I'm trying to validate some existing XML files in my project. An example structure looks like:
<resources>
<file name="one" path="C:\test\one.txt" />
<cache path="C:\test\cache\" />
<file name="two" path="C:\test\two.txt" />
<bundle name="myFolder">
<file name="three" path="C:\test\three.txt" />
<file name="four" path="C:\test\four.txt" />
</bundle>
<file name="one" path="C:\test\one.txt" />
<bundle name="myFolder">
<file name="three" path="C:\test\three.txt" />
<file name="four" path="C:\test\four.txt" />
</bundle>
<file name="one" path="C:\test\one.txt" />
</resources>
In words, what I want is a structure with root element resources, which has children
cache element, in any orderfile and bundle elements, in any orderbundle contains any number of file elementsThis is my current XSD (drawing from this answer):
<?xml version="1.0" encoding="UTF-8"?>
<xs:schema xmlns:xs="http://www.w3.org/2001/XMLSchema" elementFormDefault="qualified" attributeFormDefault="unqualified">
<xs:complexType name="cache">
<xs:attribute name="path" type="xs:string" />
</xs:complexType>
<xs:complexType name="file">
<xs:attribute name="name" type="xs:string" />
<xs:attribute name="path" type="xs:string" />
</xs:complexType>
<xs:complexType name="bundle">
<xs:choice maxOccurs="unbounded">
<xs:element name="file" type="file" maxOccurs="unbounded" />
</xs:choice>
<xs:attribute name="type" />
<xs:attribute name="name" />
</xs:complexType>
<xs:group name="unboundednoncache">
<xs:choice>
<xs:element name="file" type="file" />
<xs:element name="bundle" type="bundle" />
</xs:choice>
</xs:group>
<xs:element name="resources">
<xs:complexType>
<xs:sequence>
<!-- Validates if this next line is removed,
and the cache element is moved to first -->
<xs:group ref="unboundednoncache" minOccurs="0" maxOccurs="unbounded" />
<xs:element name="cache" type="cache" minOccurs="0" maxOccurs="1" />
<xs:group ref="unboundednoncache" minOccurs="0" maxOccurs="unbounded" />
</xs:sequence>
</xs:complexType>
</xs:element>
</xs:schema>
This gives me the error:
Cos-nonambig: File And File (or Elements From Their Substitution Group) Violate "Unique Particle Attribution". During Validation Against This Schema, Ambiguity Would Be Created For Those Two Particles.

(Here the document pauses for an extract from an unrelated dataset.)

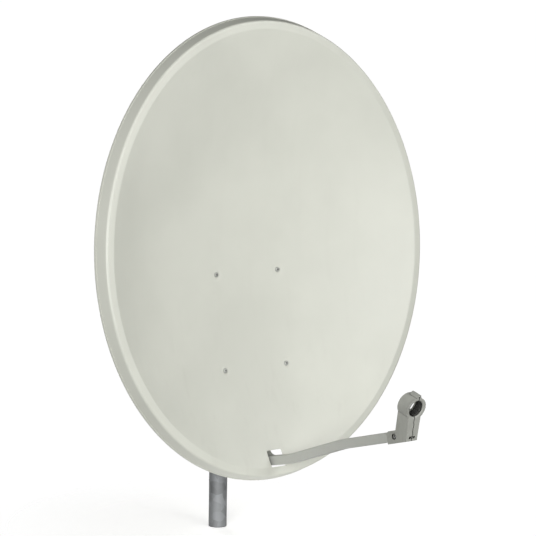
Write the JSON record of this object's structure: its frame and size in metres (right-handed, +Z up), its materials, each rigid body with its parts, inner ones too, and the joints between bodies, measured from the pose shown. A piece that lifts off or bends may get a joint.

I can get the first XSD to validate if I remove the first <xs:group> in the XSD and move the cache element to be the first child in the XML, but I want the cache element to be valid anywhere.
(Prior to this version I was using:
<xs:choice maxOccurs="unbounded">
<xs:element name="cache" type="cache" minOccurs="0" maxOccurs="1" />
<xs:element name="file" type="file" minOccurs="0" maxOccurs="unbounded" />
<xs:element name="bundle" type="bundle" minOccurs="0" maxOccurs="unbounded" />
</xs:choice>
.. but that allows multiple cache elements, which I don't want either.)
Why does my XSD violate "unique particle attribution", and how can I fix it?
In your schema document, you have written the content model of resources as the equivalent of
((file | bundle)*, cache?, (file | bundle)*)
This is semantically correct, but an initial file element could match either the first of the second occurrence of file in the content model. For reasons best left decently obscure, this is not allowed by XSD.
So you need an equivalent content model which is deterministic. Not all non-deterministic content models have deterministic equivalents, but yours does:
((file | bundle)*, (cache, (file | bundle)*)?)
Or, in XSD syntax (reusing your definition of unboundednoncache):
<xs:group name="cache-plus-noncache">
<xs:sequence>
<xs:element name="cache" type="cache"
minOccurs="1" maxOccurs="1" />
<xs:group ref="unboundednoncache"
minOccurs="0" maxOccurs="unbounded" />
</xs:sequence>
</xs:group>
<xs:element name="resources">
<xs:complexType>
<xs:sequence>
<xs:group ref="unboundednoncache"
minOccurs="0" maxOccurs="unbounded" />
<xs:group ref="cache-plus-noncache"
minOccurs="0" maxOccurs="1" />
</xs:sequence>
</xs:complexType>
</xs:element>
It might be handy to have a tool that read content models, detected violations of the determinism (aka 'unique particle attribution') rule, and either proposed a deterministic equivalent or broke the bad news that the content model has no deterministic equivalent. The theory has been worked out pretty cleanly by Anne Brüggemann-Klein. But so far I am not aware of such a tool, and my periodic resolutions to write one have thus far not borne fruit.